A star football player at Loyola Blakefield High School, Van Brooks was just 16 when he broke his neck during a game and woke up at Shock Trauma, paralyzed from the neck down.
Brooks fell into a depression. Not only was he unable to care for himself, or even walk, he was now cut off from the thing he loved most in the world: football.
“Growing up, my dad always said, ‘Don’t put all your eggs in one basket. You need to prepare for the what if.’ And then the ‘what if’ happened to me,” he said. “The only thing I had to fall back on was my education. School was the only thing I could do to obtain the success that I wanted. I graduated from high school on time despite being told that I wouldn’t be able to.”
Even though he was told he would never walk again, Brooks took a few steps two months after graduating from college in June 2012.
“Two days after that, I woke up and said I wanted to start a nonprofit, to share my story with others and help as many kids as possible,” says Brooks, who is now 26.
From there, Safe Alternative Foundation for Education (SAFE) was born. SAFE works with youth from the Franklin Square neighborhood where Brooks grew up, and still resides. The program helps to promote education and life skills, as well as the tools to become college graduates and future leaders. Brooks and volunteers also stress the importance of having “a backup plan for life.”
One of the ways Brooks attracts students to the program is through his first love: football.
“Sports is a platform everybody can understand,” he says. “I know how sports affected my life, as far as learning discipline and leadership, and the understanding that you can’t win a game by yourself. You need people. You have to depend on people.”
SAFE runs a free flag football league called “Yards for Success” for 25 middle school children from Franklin Square/Poppleton. The students play 7-on-7 games against neighborhood police officers, firefighters and community leaders to build relationships with and instill a sense of trust in authority figures.
“In the city and this community a lot of kids grow up being taught that you don’t associate with police officers. Police officers are bad,” Brooks says. “We want them to know that not all police officers are the way they are depicted in the nightly news and in popular culture.”

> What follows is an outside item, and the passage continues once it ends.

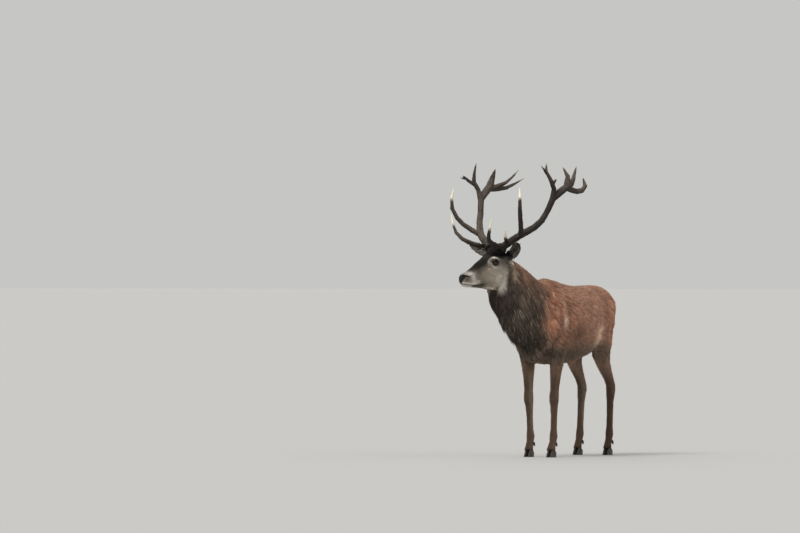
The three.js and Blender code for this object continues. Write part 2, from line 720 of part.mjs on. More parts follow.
let headOnly = headAndEars;
sides.forEach(([sideName, side]) => {
  const eyePlace = headPoint([0, side * eyeSpread, 0]);
  const ball = (radius) => {
    const geometry = new THREE.SphereGeometry(radius, ringSides.eye, eyeBands);
    return solidFrom(geometry.translate(eyePlace.x, eyePlace.y, eyePlace.z));
  };
  headOnly = headOnly.subtract(ball(eyeRadius + gap * 2));
  addPiece(`eye_${sideName}`, ball(eyeRadius), eyeGlass);

  const { burrPlace, burrWay } = burrSeat(side);
  const aboveHead = burrPlace.clone().addScaledVector(burrWay, burrSteps[0].high - gap);
  headOnly = headOnly.subtract(blockBeyond(aboveHead, burrWay, pedicleTrim));

  const mirrored = ([ahead, out, up]) => [ahead, side * out, up];
  const [earOnly, restOfHead] = partAt(
    headOnly,
    headPoint(mirrored(ear.cutPlace)),
    headDirection(mirrored(ear.cutWay)),
    { size: ear.cutSize },
  );
  headOnly = restOfHead;
  addPiece(`ear_${sideName}`, earOnly, faceHair);
});
addPiece("head", headOnly, faceHair);

const [tailOnly, withoutTail] = partAt(trunkAndLegs, vector(tailCut.place), vector(tailCut.way), tailCut);
addPiece("tail", tailOnly, hair);

let trunkOnly = withoutTail;
sides.forEach(([sideName, side]) => {
  legs.forEach(({ name, cutHeight, cutFrom, cutTo }) => {
    const place = new THREE.Vector3(side * legCut.out, 0, cutHeight);
    const [out, back, up] = legCut.way;
    const [low, high] = [side * legCut.from, side * legCut.to].sort((a, b) => a - b);
    const region = [[low, cutFrom, legCut.below], [high, cutTo, cutHeight + legCut.rise]];
    const [legOnly, rest] = partAt(trunkOnly, place, new THREE.Vector3(side * out, back, up), { region });
    trunkOnly = rest;
    addPiece(`${name}leg_${sideName}`, legOnly, hair);
  });
});
addPiece("trunk", trunkOnly, hair);

sides.forEach(([sideName, side]) => addAntler(sideName, side));

// The origin goes to the floor under the middle of the box.
const box = new THREE.Box3().setFromObject(stag);
const boxMiddle = box.getCenter(new THREE.Vector3());
stag.position.set(-boxMiddle.x, -boxMiddle.y, -box.min.z);

export default stag;
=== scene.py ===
import math

import bmesh
import bpy
import numpy as np
from mathutils.kdtree import KDTree
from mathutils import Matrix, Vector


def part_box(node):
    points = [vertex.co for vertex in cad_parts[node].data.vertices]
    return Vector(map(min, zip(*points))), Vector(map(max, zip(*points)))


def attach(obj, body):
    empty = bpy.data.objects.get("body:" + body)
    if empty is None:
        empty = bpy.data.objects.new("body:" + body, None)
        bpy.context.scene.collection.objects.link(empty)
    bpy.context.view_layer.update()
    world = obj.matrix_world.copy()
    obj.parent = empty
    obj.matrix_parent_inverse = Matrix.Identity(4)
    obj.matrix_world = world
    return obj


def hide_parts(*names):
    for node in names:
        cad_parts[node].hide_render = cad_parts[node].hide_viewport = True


# A red deer stag as a still display model: one skin, a coat of hair tufts and locks over it,
# antlers, hooves and eyes. Metres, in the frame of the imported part.

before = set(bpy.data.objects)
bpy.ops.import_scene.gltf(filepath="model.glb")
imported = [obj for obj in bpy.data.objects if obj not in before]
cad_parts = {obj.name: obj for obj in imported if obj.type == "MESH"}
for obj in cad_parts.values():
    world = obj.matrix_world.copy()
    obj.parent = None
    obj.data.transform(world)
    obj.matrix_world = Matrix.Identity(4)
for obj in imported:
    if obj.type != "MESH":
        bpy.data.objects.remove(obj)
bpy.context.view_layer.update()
print("frame loaded")

# Where the stag's parts are: left, back and up from the floor under the withers, and for the ears
# ahead, out and up from between the eyes.
stance = {
    "midEye": (-0.132, -0.564, 1.358),
    "headCut": (-0.086, -0.468, 1.300),  # a point and a direction each: head and neck lie beyond them
    "headCutWay": (-0.30, -0.88, 0.36),
    "neckCut": (0.0, -0.120, 0.980),
    "neckCutWay": (0.0, -0.95, 0.31),
    "earRoot": (-0.116, 0.062, 0.042),
    "earTip": (-0.050, 0.260, 0.127),
    "earFacing": (0.97, 0.12, -0.20),
    "chestHeight": 0.95,
    "rumpMiddle": 0.74,
    "rumpCurve": 0.30,
    "flankMiddle": 0.33,  # forelegs before it, hindlegs behind
}
sides = (("left", 1), ("right", -1))
fleshNodes = ["trunk", "neck", "head", "tail", "ear_left", "ear_right"]
fleshNodes += [f"{end}leg_{side}" for end in ("fore", "hind") for side, _ in sides]


def unit(vectors):
    vectors = np.asarray(vectors, float)
    return vectors / np.maximum(np.linalg.norm(vectors, axis=-1, keepdims=True), 1e-12)


eyeBoxes = {side: np.array([tuple(corner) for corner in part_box(f"eye_{side}")]) for side, _ in sides}
eyePlaces = {side: box.mean(0) for side, box in eyeBoxes.items()}
eyeRadius = np.diff(eyeBoxes["left"][:, 2])[0] / 2
midEye = (eyePlaces["left"] + eyePlaces["right"]) / 2
headLeft = unit(eyePlaces["left"] - eyePlaces["right"])
headUp = np.array([0.0, 0.0, 1.0])
headAhead = np.cross(headLeft, headUp)
headAxes = np.array([headAhead, headLeft, headUp])
withers = midEye - np.array(stance["midEye"])
earRoot, earTip, earFacing = (np.array(stance[key]) for key in ("earRoot", "earTip", "earFacing"))


def headPlaces(points):
    return (points - midEye) @ headAxes.T


def fromHead(places):
    return np.asarray(places, float) @ headAxes + midEye


def ramp(values, low, high):
    # 0 up to low, 1 from high on, and smooth between
    part = np.clip((values - low) / (high - low), 0, 1)
    return part * part * (3 - 2 * part)


def between(values, start, full, fade, end):
    # 1 from full to fade, 0 before start and after end
    return ramp(values, start, full) * ramp(-values, -end, -fade)


def stripe(offset, width):
    # 1 where the offset is nought, fading to both sides
    return np.exp(-(offset / width) ** 2)


def blob(places, centre, radii):
    # 1 at the centre, fading all round
    return np.exp(-(((places - np.array(centre)) / np.array(radii)) ** 2).sum(-1))


def mirrored(places):
    # both sides of the head or body as one
    return places * [1, 0, 1] + np.abs(places) * [0, 1, 0]


def bell(random, shape):
    # bell-shaped random values without the rare far ones
    return random.standard_normal(shape).clip(-2, 2)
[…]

SAFE also brings in guest speakers after school, to discuss topics such as financial literacy, culinary arts, or robotics, as examples. One guest speaker, a player for the Ravens, thrilled the group when he came and spoke to them about the importance of education.
Already the program has seen successes, including increasing school attendance among program participants, Brooks says at least one principal has told him.
With his fellowship, Brooks will be able to expand SAFE to enroll more students, and include more volunteers and programming.
“I want the kids who are struggling in school. I want the kids who may not come to school as much as they should,” Brooks says. “Some kids never get out of this community. I know because I’m from this community. I know what these kids are facing. But I also know their potential. Just for them to see me—someone who lives in their same community—what I’ve experienced, it gives them hope.”
Brooks will receive additional support from the Open Society Foundations’ Campaign for Black Male Achievement, a strategy to address the exclusion of black men and boys from economic, social, educational and political life in the United States. The BMA Fellowship is dedicated to improving the life outcomes of black men and boys and is the first fellowship program of its kind.